Following the equator provides a glimpse into the challenges of world travel, and the perceptions of most western travelers regarding the rest of the world, circa the 1890s. While most readers are probably familiar with Twain's travel books through Europe, this lesser known work finds him traipsing through the Pacific. A world that not many of his even well traveled readers were familiar with in the 1890s.
Twain's musings regarding the Maori and other Pacific peoples are enlightening as well as entertaining; as is his general condemnation of western "civilization" in their dealings with many of the Pacific islanders.
Don't expect the lightheartedness of Tom Sawyer, nor the dark damnation of The Mysterious Stranger. It is somewhere in the middle, and well worth the read.
ABOUT THIS KINDLE EDITION: This review is on the free Kindle Edition. While the navigation had a few quirks, there is nothing about it that prevents you from a pleasurable reading experience. This book does not suffer from the gross mis-spellings and grammatical errors that many free Kindle versions are prone to.
Some quotations: "December 17 Reached Sydney(Australia)December 19. In the train. Fellow of 30...with teeth which made his mouth look like a neglected churchyard....he smoked the most extraordinary cigarettes-made of some kind of manure, apparently....He wore a coat which had been gay when it was young; 5-o'clock-tea-trousers of a light tint, and marvelously soiled; yellow mustache with a dashing upward twirl at the ends; foxy shoes, imitation patent leather. He was a novelty-an imitation dude. He would have been a real one if he could have afforded it. But he was satisfied with himself. You could see it in his expression, and in all his attitudes and movements. He was living in a dude dreamland where all his squalid shams were genuine, and himself a sincerity. It disarmed criticism, it mollified spite, to see him so enjoy his imitation languors, and arts, and airs, and his studied daintinesses of gesture and misbegotten refinements."

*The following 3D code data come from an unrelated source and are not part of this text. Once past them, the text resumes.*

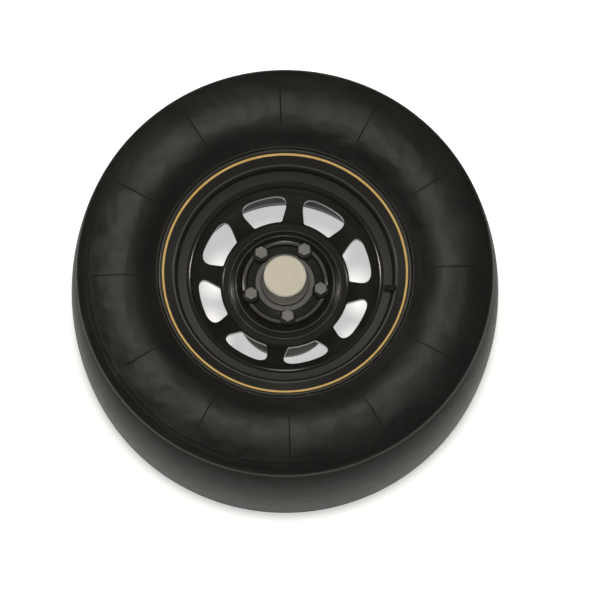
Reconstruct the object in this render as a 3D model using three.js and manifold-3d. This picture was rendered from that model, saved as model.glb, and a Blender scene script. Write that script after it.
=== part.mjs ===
// A stock-car racing wheel: a slick tyre on a steel rim with a stamped eight-window disc,
// bolted by five closed lug nuts to a hub that turns on a flanged stub spindle.
// The axis of rotation is Z, the outboard face looks to +Z, and the origin is the wheel centre.
// Every length is in millimetres.

import * as THREE from 'three';
import { mergeVertices } from 'three/addons/utils/BufferGeometryUtils.js';
import Module from 'manifold-3d';

const wasm = await Module();
wasm.setup();

// Facets around every concentric ring, so that neighbouring rings stay parallel.
const RING_FACETS = 32;
const BEARING_FACETS = 24;
const SMALL_FACETS = 16;
const GAP = 0.3;

// Tyre
const TYRE_RADIUS = 350.4;
const TREAD_EDGE_RADIUS = 342.4;
const TREAD_EDGE_HEIGHT = 133.2;
const TYRE_HALF_WIDTH = 147.4;
const SIDEWALL_CREST_RADIUS = 268;
const TREAD_THICKNESS = 12;
const CASING_THICKNESS = 8.5;

// Rim
const FLANGE_RADIUS = 207.3;
const FLANGE_HEIGHT = 135;
const BEAD_SEAT_RADIUS = 189.8;
const BEAD_SEAT_OUTER_HEIGHT = 121;
const BEAD_SEAT_INNER_HEIGHT = 106;
const WELL_RADIUS = 160.8;
const SHEET = 4.5;
const STRIPE_INNER_RADIUS = 198.1;
const STRIPE_OUTER_RADIUS = 201.8;
const STRIPE_SEAT_HEIGHT = 129.2;

// Disc
const DISC_LIP_HEIGHT = 98.6;
const DISC_SKIRT_HEIGHT = 84;
const PAD_BACK_HEIGHT = 55;
const PAD_FRONT_HEIGHT = 60.5;
const DISC_BORE_RADIUS = 48.7;
const WINDOW_COUNT = 8;
const WINDOW_START = 15.4;
const WINDOW_INNER_RADIUS = 105.7;
const WINDOW_OUTER_RADIUS = 142.5;

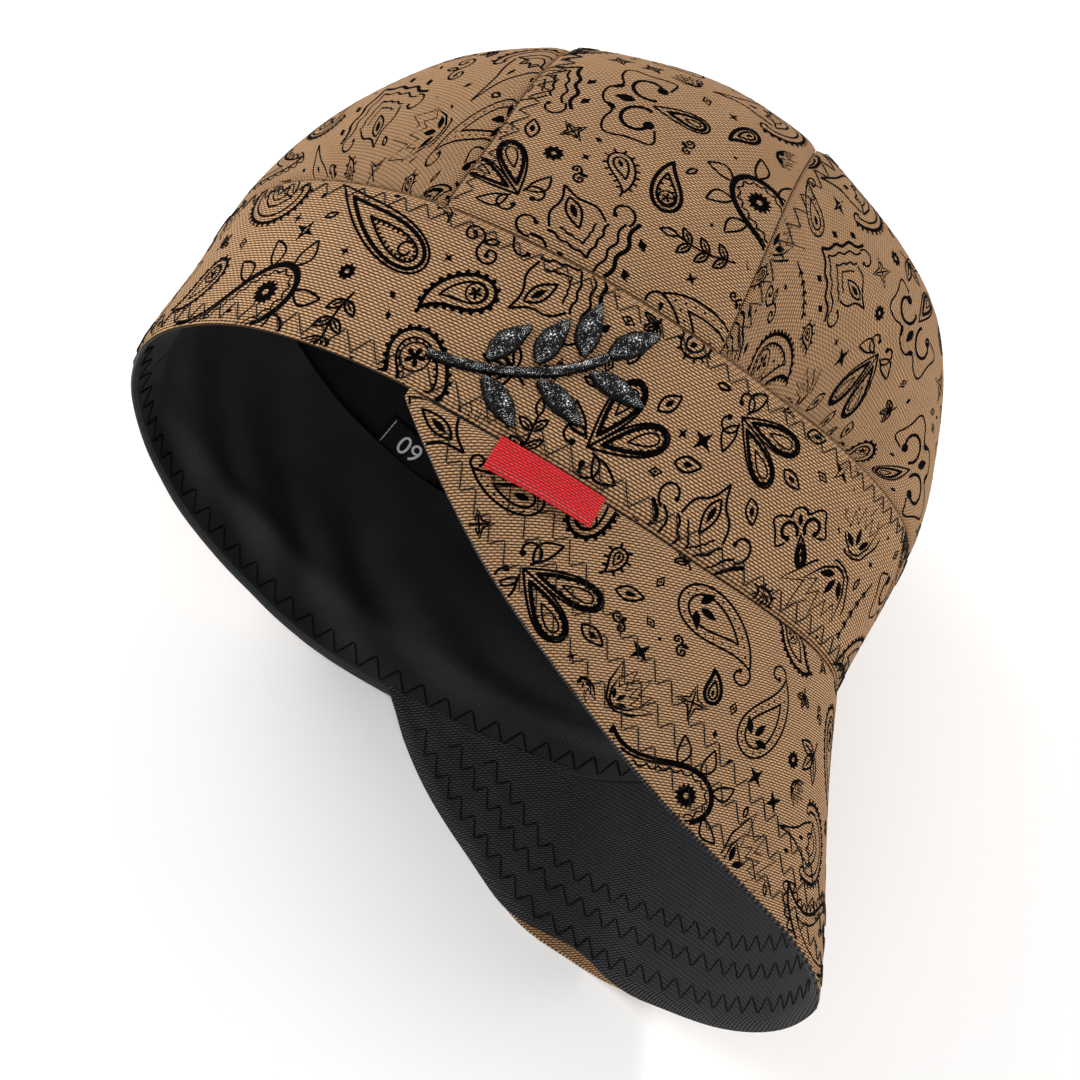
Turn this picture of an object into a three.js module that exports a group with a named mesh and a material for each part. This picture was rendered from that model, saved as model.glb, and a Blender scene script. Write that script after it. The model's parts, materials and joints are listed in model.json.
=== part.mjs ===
// Welding cap: a soft sewn cap with a long drooping peak, lying on its left side.
// Millimetres. The wearer's forward is +X, up is +Y and right is +Z, so the left side meets the floor.

import * as THREE from 'three';
import { mergeVertices } from 'three/addons/utils/BufferGeometryUtils.js';

// Reach of the crown's outer face from its middle point, at the rim
const frontReach = 117;
const backReach = 99;
const rightReach = 80;
const leftReach = 101.5;
const crownHeight = 155;
const apexForward = 16;       // the crown is highest this far in front of its middle point
const restFlat = 8;           // how far the soft left side is pressed flat by its own weight
const restBlend = 5;          // the flat blends into the round side over this depth either way

// How square each side of the crown stands: 2 is round, more is boxier
const frontSquare = 3.0;
const backSquare = 2.4;
const rightSquare = 2.9;
const leftSquare = 3.0;
const domeSquare = 2.7;

// The plan is egg-shaped: each side is drawn in towards the front by this share, or out if below 0
const rightTaper = 0.18;
const leftTaper = -0.08;
const backPinch = 4;          // the back of the rim is drawn in this far
const pinchHeight = 54;       // and the drawing-in fades out at this height

// The rim isn't level: it lifts over the brow and sags at the sides
const browLift = 14;
const browTurn = -10;         // degrees from the front to the highest place
const browSharp = 4;
const napeLift = 1.2;
const sideSag = 7;

// Seams of the crown
const ringSeamHeight = 53;    // from the rim up to the seam that goes round the head
const ringSeamTilt = 3;       // that seam is this much higher in front and lower behind
const backSeamForward = -32;  // the back cross seam, measured from the middle point
const frontSeamBase = 50;     // the front cross seam where it leaves the ring seam
const frontSeamTop = 38;      // and where it passes over the top

// Cloth
const shellWall = 1.3;
const liningWall = 1.0;
const bandWall = 1.0;
const layerGap = 0.9;         // between cloth layers
const seamGap = 0.4;          // between two pieces sewn edge to edge
const sweatbandHeight = 62;

// Peak
const peakLength = 90.5;
const peakTip = 3;            // width of the peak at its two ends
const peakStartRight = 103;   // degrees round from the front to each end
const peakStartLeft = 98;
const peakFlat = 1.555;       // shape of the free edge: how long it stays wide
const peakRound = 0.936;      // and how roundly it closes at the ends
const dropFront = 68.5;       // degrees that the peak hangs below level
const dropRight = 105.7;
const dropLeft = 84.2;
const dropEase = 1.3;
const hemTurn = 1.5;          // the tan cloth turns this far over the edge of the under layer

// Trim
const tagForward = 28.5;      // middle of the seam tag, measured from the middle point
const tagWidth = 31;
const tagDrop = 10;
const tagWall = 1.2;
const tagGap = 0.5;
const labelTurn = -116;       // degrees round to the middle of the size label
const labelWidth = 24;
const labelRise = 10;
const labelWall = 0.5;
const motifForward = 13;      // middle of the embroidered motif
const motifHeight = 25;
const stemBack = 27;          // its stem starts this far behind that middle
const stemFoot = 14.5;        // and this far below it
const stemSag = 11.5;         // and stays this far below it half way
const stemFront = 13;         // then it ends this far in front
const stemHead = 8.5;         // and this far above
const stemWidth = 3;
const leafPairs = 3;
const leafFirst = 0.26;       // the first pair's place along the stem
const leafStep = 0.285;       // and the way to the next pair, both as shares of the stem
const leafLength = 15.5;
const leafWidth = 7;
const leafPoint = 1.2;        // width left at the two ends of a leaf
const leafBend = 1.5;
const leafTurn = 52;          // degrees from the stem to a leaf
const leafFull = 0.9;         // below 1 a leaf is widest nearer to its foot
const stitchRaise = 1.5;      // the satin stitch stands this high along its middle
const stitchEdge = 0.6;
const stitchGap = 0.45;

// Cloths
const duck = { color: '#b98f63', roughness: 0.92 };
const cotton = { color: '#1b1c1e', roughness: 0.9 };
const ribbon = { color: '#c9272d', roughness: 0.75 };
const wovenLabel = { color: '#16171a', roughness: 0.7 };
const thread = { color: '#0c0c0e', roughness: 0.45 };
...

(In India at the Taj Mahal)" These descriptions do really state the truth- as nearly as the limitations of language will allow. But language is a treacherous thing, a most unsure vehicle, and it can seldom arrange descriptive words in such a way that they will not inflate the facts-by help of the readers imagination, which is always ready to take a hand, and work for nothing, and do the bulk of it at that."